Nods, I get the point, and appreciate it. Think I’m gonna go the route of saving 401k for a couple of years, get a 50% loan to put a small 5-10% down if necessary or use for other expenses if 100% financed, and continue saving a little extra capital on the side for such expenses… and begin reselling a few properties in about 2 years…

consider wholesaling. makes cash with low risk while you learn RE. you don’t have to deal with financing.


Would you explain what you are talking about here? Are you saying that you will borrow from your 401k to help finance your purchase?

How does a 50% loan only require a 10% down?

I’m confused. Please explain what you mean.

I find that no matter how NO MONEY DOWN the deal is tehre is always cash needed for something somewhere. I have yet to find a bank that will finance a flip deal, besides the hard money lenders. If anyone knows of one please share. Traditionally closing costs run about 8% of the sales price not including down payment.
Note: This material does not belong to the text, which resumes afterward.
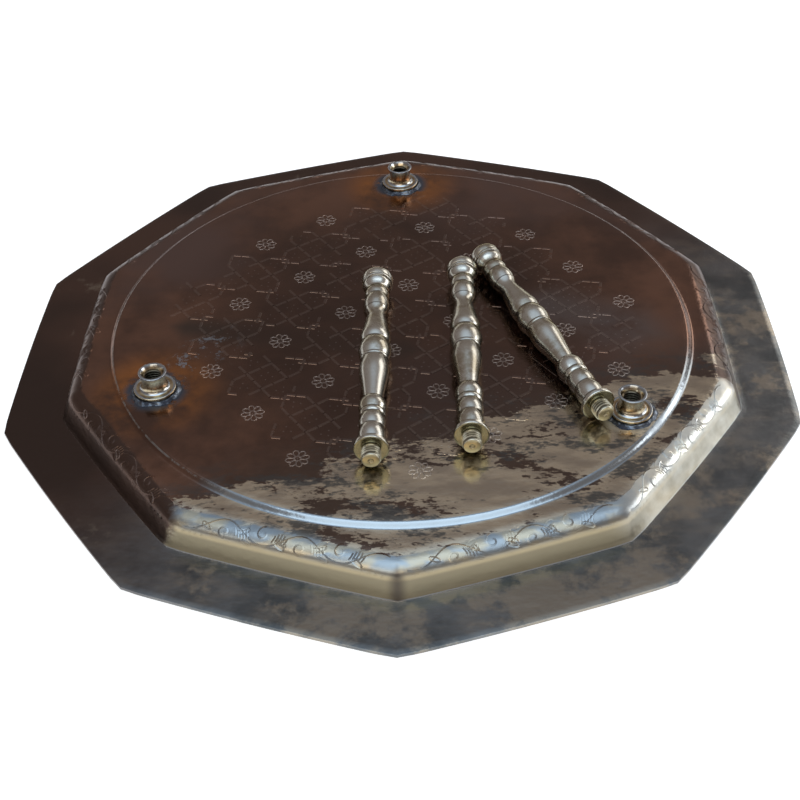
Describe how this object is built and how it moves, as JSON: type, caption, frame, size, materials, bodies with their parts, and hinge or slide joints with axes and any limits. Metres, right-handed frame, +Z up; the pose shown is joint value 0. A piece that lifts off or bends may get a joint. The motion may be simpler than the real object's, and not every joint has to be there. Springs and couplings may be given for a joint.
{
  "type": "footed serving tray",
  "caption": "Ten-sided metal serving tray lying face down, with threaded leg sockets soldered to its underside and turned screw-in legs laid loose on it.",
  "frame": {"origin": "middle of the tray, on the surface that its rim lies on", "axes": "+Z up, away from the serving face, which lies down; Y runs through two opposite corners of the ten-sided rim; -Y is the side that the legs' studs point to"},
  "size_m": [0.4208, 0.44, 0.0394],
  "materials": {
    "tarnished_sheet": "old brass sheet, heat-tinted brown, with tan and slate tarnish and a worn polish",
    "socket_brass": "turned brass, worn bright at the lip, stained brown by solder flux below",
    "solder": "dull lumpy soft solder",
    "plated_leg": "turned brass with a worn satin silver plate",
    "stud_brass": "cut thread in pale brass with grey in its roots"
  },
  "bodies": {
    "tray": {"tray_sheet": "tarnished_sheet", "leg_socket_far": "socket_brass", "leg_socket_left": "socket_brass", "leg_socket_right": "socket_brass", "solder_ring_far": "solder", "solder_ring_left": "solder", "solder_ring_right": "solder"},
    "left_leg": {"leg_left": "plated_leg", "leg_stud_left": "stud_brass"},
    "middle_leg": {"leg_middle": "plated_leg", "leg_stud_middle": "stud_brass"},
    "right_leg": {"leg_right": "plated_leg", "leg_stud_right": "stud_brass"}
  },
  "joints": [
    {"name": "left_leg_lift", "type": "slide", "parent": "tray", "child": "left_leg", "axis": [0, 0, 1], "range_m": [0, 0.08]},
    {"name": "middle_leg_lift", "type": "slide", "parent": "tray", "child": "middle_leg", "axis": [0, 0, 1], "range_m": [0, 0.08]},
    {"name": "right_leg_lift", "type": "slide", "parent": "tray", "child": "right_leg", "axis": [0, 0, 1], "range_m": [0, 0.08]}
  ]
}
That would be tax,insurance,points,legal fees,TITLE INSURANCE etc…

What I think he means is that you can only borrow 50% of your vested balance of your 401k loan (there are conditions that allow more, but for an investment, you can only borrow 50%).
I see my employees use their 401k account as ATM machines and it is never good.
I can’t say that using 401k money to finance an investment is always a bad idea (maybe the investment choices available to you are dogs), but it ALMOST always is…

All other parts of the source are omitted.